E-mail submission            30                              4
 (revision needed)

Extracted from publications  28                             46

     The genetic map available through ACeDB is periodically updated 
and corrected, ideally (though not always) with every new data release.  
This process is partly manual, since there is no computer program 
capable of generating the entire map de novo from the available data.  
Assessing contradictions within the genetic data, resolving conflicts 
between the genetic and physical map data, and optimizing the 
representations of the genetic map, are all difficult and time-consuming 
tasks.  A full revision and updating of the map is carried out every two 
years, and a printed version of the ACeDB map is then published and 
distributed as an issue of The Worm Breeder's Gazette.  This issue also 
includes full lists of laboratory designations, gene names and 
definitions, and all registered genes, rearrangements and balancers.
     As more and more genes are included on the map, it has become 
increasingly difficult to provide representations that will please 
everyone.  Using ACeDB, it is possible for any user to generate a 
customized map incorporating only the features desired.  S.M. can 
provide instructions for doing this on request to: sylvia@sanger.ac.uk.  
For the printed map, our options are necessarily more limited.  
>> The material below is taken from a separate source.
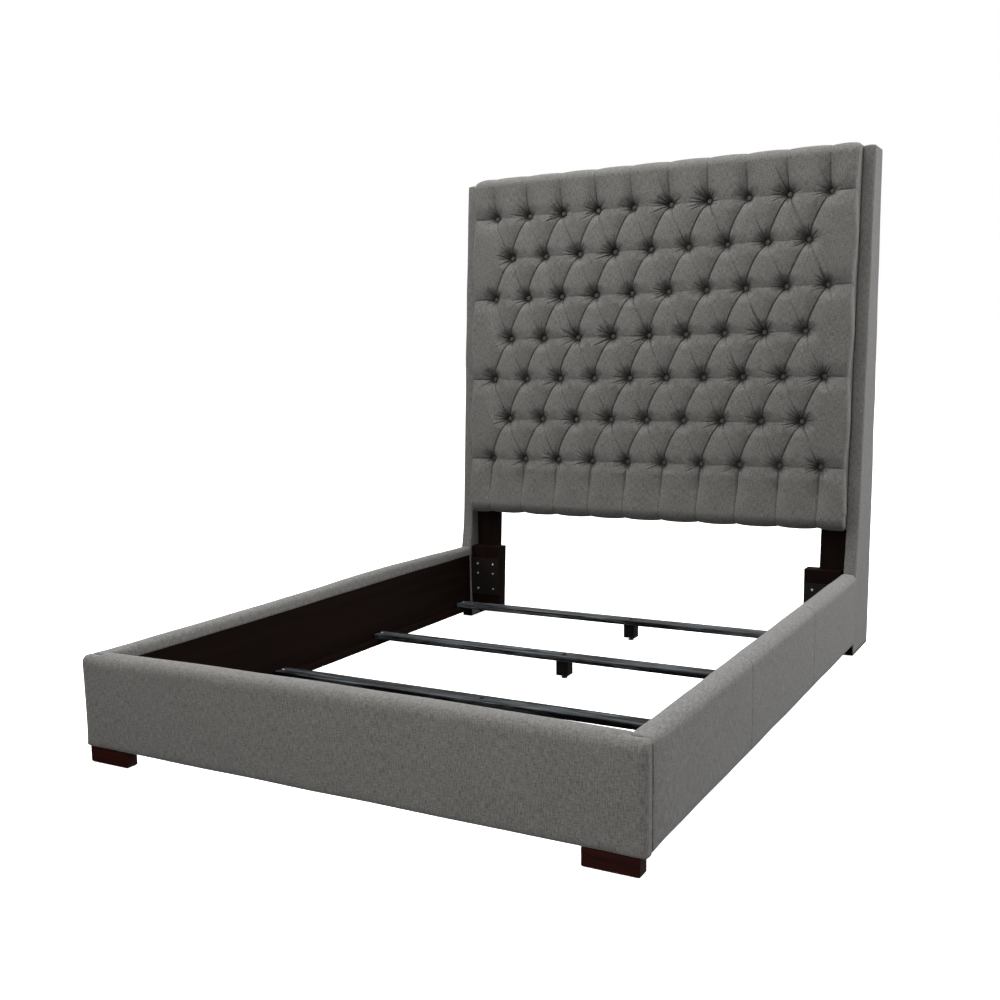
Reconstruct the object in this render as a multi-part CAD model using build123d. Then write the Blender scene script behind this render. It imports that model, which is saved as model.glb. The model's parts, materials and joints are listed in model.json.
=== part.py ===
from build123d import *
import os
from math import atan, cos, degrees

# Upholstered bed for a 1524 x 2032 mm mattress: a tall button-tufted headboard between two
# upholstered wings, low padded side rails and footboard, three slats and their centre legs.
# Frame: origin on the floor under the middle of the bed, +X to the right seen from the foot,
# +Y towards the head end, +Z up. All sizes are in millimetres.

# ---------------------------------------------------------------- driving dimensions
overall_length = 2330.0
overall_width = 1676.0
wing_height = 1848.0
headboard_top = 1862.0

# side rails and footboard
rail_bottom = 46.0
rail_top = 308.0
rail_clear_half_width = 785.0
padding = 12.0              # foam and fabric over an outer face of a board
turned_fabric = 3.0         # fabric alone, turned over onto an inner face
underside_wrap = 6.0
lip_height = 35.0           # how far the fabric comes down inside the rails
rail_end_strip = 16.0       # fabric turned in at the head end of a rail
outer_roll_radius = 16.0
inner_roll_radius = 9.0
footboard_end_thickness = 33.0
footboard_thickness = 55.0
footboard_front_roll_radius = 14.0

# slats and what carries them
slat_width = 65.0
slat_thickness = 18.0
slat_top = 83.0
slat_end_gap = 5.0
slat_centres_from_foot = {"front": 775.0, "middle": 1360.0, "back": 1972.0}
cleat_width = 30.0
centre_leg_side = 45.0
centre_leg_bottom = 12.0
leveller_pad_radius = 10.5
leveller_pad_height = 5.0
leveller_stem_radius = 4.0
leveller_stem_top = 34.0
leveller_running_gap = 0.05
insert_radius = 6.0
insert_length = 18.0
stem_bore_depth = 29.0

# front feet
front_foot_width = 139.0
front_foot_depth = 38.8
front_foot_inset = 10.0
front_foot_pad = 2.0

# wings
wing_front_from_foot = 2080.0
wing_thickness = 45.0
wing_padding = 13.0
wing_edge_radius = 9.0
wing_base_height = 6.0
wing_flare_top = 484.0      # height where the flare over the rail has died out
wing_front_at_flare = 28.0  # how far the front edge has drawn back by then
wing_front_at_top = 132.0
cheek_thickness = 12.0
cheek_front_from_foot = 2150.0

# tufting
panel_bottom = 460.0
foam_top = 1818.0
tuft_plane_from_foot = 2161.0   # button plane, at tuft_centre_height
tuft_centre_height = 1192.0
tuft_lean_slope = 0.0665
tuft_column_pitch = 154.0
tuft_row_pitch = 166.1
tuft_rows = 7
tuft_columns = 10               # in the wide rows; the rows between have one fewer
pillow_depth = 45.0             # crest of the tufting in front of the button plane
foam_behind_buttons = 25.0
button_radius = 11.0
button_height = 7.0

# headboard frame
tufting_board_thickness = 12.0
frame_thickness = 40.0
crossrail_height = 80.0
frame_top = 1790.0
top_board_bottom = 1800.0
back_panel_thickness = 4.0
back_cover_thickness = 4.0
post_bottom = 50.0
post_inner_x = 693.0
block_inner_x = 650.0
block_top = 314.0

# steel fittings
plate_thickness = 3.0
plate_inner_x = 652.0
plate_bottom = 103.0
plate_top = 262.0
hook_heights = (140.0, 225.0)
hook_thickness = 3.0
bracket_leg = 43.0
bracket_heights = (100.0, 240.0)

fit_gap = 2.0               # between boards that only meet through their fasteners
soft_clearance = 0.3
overlap = 1.0               # cutting tools run this far past a face

# ---------------------------------------------------------------- worked-out planes
half_width = overall_width / 2
foot_y = -overall_length / 2
head_y = overall_length / 2
wing_inner_x = half_width - wing_thickness
wing_front_y = foot_y + wing_front_from_foot
cheek_inner_x = wing_inner_x - cheek_thickness
board_inner_x = rail_clear_half_width + turned_fabric
board_outer_x = half_width - padding
board_bottom = rail_bottom + underside_wrap
board_top = rail_top - padding
lip_bottom = rail_top - lip_height
rail_start_y = foot_y + footboard_end_thickness
rail_end_y = wing_front_y - plate_thickness
footboard_inner_y = foot_y + footboard_thickness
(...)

Nevertheless, we have been encouraged, by various members of the 
Caenorhabditis research community, to remove from the printed map all 
lethals, all poorly mapped genes, all rearrangements, and all genes 
defined only from physical map data.  These suggestions have been noted, 
but not implemented, since we believe in incorporating the maximum 
amount of information into the printed map, in so far as this is 
possible.  We have also been asked to improve the aesthetic properties 
of the map, but have received few useful suggestions as to how this 
might be achieved.
     Corrections to the map and to the data in ACeDB, however minor, 
are always appreciated, and we would like to thank the many researchers 
who have noticed errors and communicated them to us.